== Your goal ==
Reproduce the material in full, unchanged.

>> START Source material

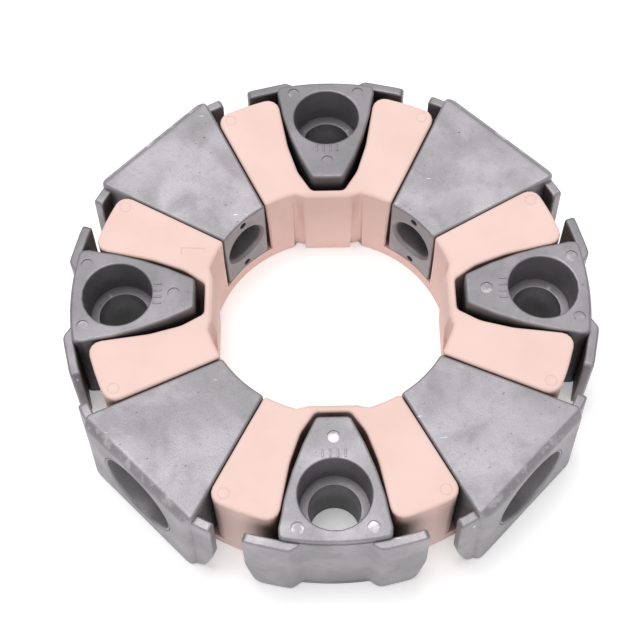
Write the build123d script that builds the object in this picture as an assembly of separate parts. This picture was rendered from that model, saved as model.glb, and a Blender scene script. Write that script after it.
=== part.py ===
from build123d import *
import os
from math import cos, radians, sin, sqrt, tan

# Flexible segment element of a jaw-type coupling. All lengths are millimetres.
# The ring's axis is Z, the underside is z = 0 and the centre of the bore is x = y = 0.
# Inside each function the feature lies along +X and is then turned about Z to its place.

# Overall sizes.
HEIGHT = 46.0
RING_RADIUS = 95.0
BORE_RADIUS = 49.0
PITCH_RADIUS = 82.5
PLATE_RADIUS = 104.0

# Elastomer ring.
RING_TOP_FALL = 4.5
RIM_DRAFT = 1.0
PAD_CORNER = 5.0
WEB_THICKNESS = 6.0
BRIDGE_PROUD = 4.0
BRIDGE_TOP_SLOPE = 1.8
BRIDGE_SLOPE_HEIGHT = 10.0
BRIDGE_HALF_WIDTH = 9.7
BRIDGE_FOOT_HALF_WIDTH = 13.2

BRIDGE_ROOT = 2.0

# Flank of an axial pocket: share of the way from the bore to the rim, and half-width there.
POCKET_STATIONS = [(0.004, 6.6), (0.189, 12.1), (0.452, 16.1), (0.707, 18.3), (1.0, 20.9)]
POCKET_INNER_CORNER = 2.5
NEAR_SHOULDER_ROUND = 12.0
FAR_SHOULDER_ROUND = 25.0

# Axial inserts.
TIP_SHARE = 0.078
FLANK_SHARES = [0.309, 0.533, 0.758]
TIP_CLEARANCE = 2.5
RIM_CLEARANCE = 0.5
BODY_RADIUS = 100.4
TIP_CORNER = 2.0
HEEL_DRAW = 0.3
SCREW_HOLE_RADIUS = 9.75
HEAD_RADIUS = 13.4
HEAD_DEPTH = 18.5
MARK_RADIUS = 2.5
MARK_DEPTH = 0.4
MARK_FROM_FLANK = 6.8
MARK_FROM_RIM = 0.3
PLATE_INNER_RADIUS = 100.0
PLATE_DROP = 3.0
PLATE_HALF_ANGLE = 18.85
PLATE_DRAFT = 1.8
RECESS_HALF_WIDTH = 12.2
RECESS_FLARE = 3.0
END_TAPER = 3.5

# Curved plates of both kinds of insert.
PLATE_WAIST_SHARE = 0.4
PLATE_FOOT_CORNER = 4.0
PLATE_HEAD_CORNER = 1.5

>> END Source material

== Solution to this task ==
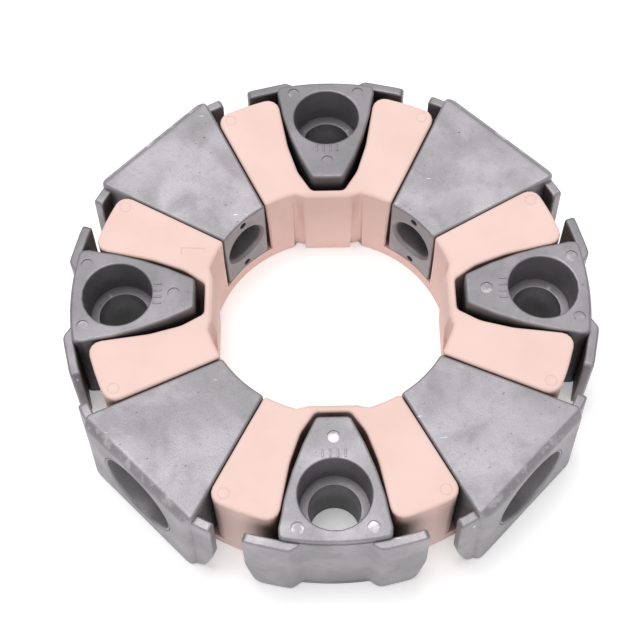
Write the build123d script that builds the object in this picture as an assembly of separate parts. This picture was rendered from that model, saved as model.glb, and a Blender scene script. Write that script after it.
=== part.py ===
from build123d import *
import os
from math import cos, radians, sin, sqrt, tan

# Flexible segment element of a jaw-type coupling. All lengths are millimetres.
# The ring's axis is Z, the underside is z = 0 and the centre of the bore is x = y = 0.
# Inside each function the feature lies along +X and is then turned about Z to its place.

# Overall sizes.
HEIGHT = 46.0
RING_RADIUS = 95.0
BORE_RADIUS = 49.0
PITCH_RADIUS = 82.5
PLATE_RADIUS = 104.0

# Elastomer ring.
RING_TOP_FALL = 4.5
RIM_DRAFT = 1.0
PAD_CORNER = 5.0
WEB_THICKNESS = 6.0
BRIDGE_PROUD = 4.0
BRIDGE_TOP_SLOPE = 1.8
BRIDGE_SLOPE_HEIGHT = 10.0
BRIDGE_HALF_WIDTH = 9.7
BRIDGE_FOOT_HALF_WIDTH = 13.2

BRIDGE_ROOT = 2.0

# Flank of an axial pocket: share of the way from the bore to the rim, and half-width there.
POCKET_STATIONS = [(0.004, 6.6), (0.189, 12.1), (0.452, 16.1), (0.707, 18.3), (1.0, 20.9)]
POCKET_INNER_CORNER = 2.5
NEAR_SHOULDER_ROUND = 12.0
FAR_SHOULDER_ROUND = 25.0

# Axial inserts.
TIP_SHARE = 0.078
FLANK_SHARES = [0.309, 0.533, 0.758]
TIP_CLEARANCE = 2.5
RIM_CLEARANCE = 0.5
BODY_RADIUS = 100.4
TIP_CORNER = 2.0
HEEL_DRAW = 0.3
SCREW_HOLE_RADIUS = 9.75
HEAD_RADIUS = 13.4
HEAD_DEPTH = 18.5
MARK_RADIUS = 2.5
MARK_DEPTH = 0.4
MARK_FROM_FLANK = 6.8
MARK_FROM_RIM = 0.3
PLATE_INNER_RADIUS = 100.0
PLATE_DROP = 3.0
PLATE_HALF_ANGLE = 18.85
PLATE_DRAFT = 1.8
RECESS_HALF_WIDTH = 12.2
RECESS_FLARE = 3.0
END_TAPER = 3.5

# Curved plates of both kinds of insert.
PLATE_WAIST_SHARE = 0.4
PLATE_FOOT_CORNER = 4.0
PLATE_HEAD_CORNER = 1.5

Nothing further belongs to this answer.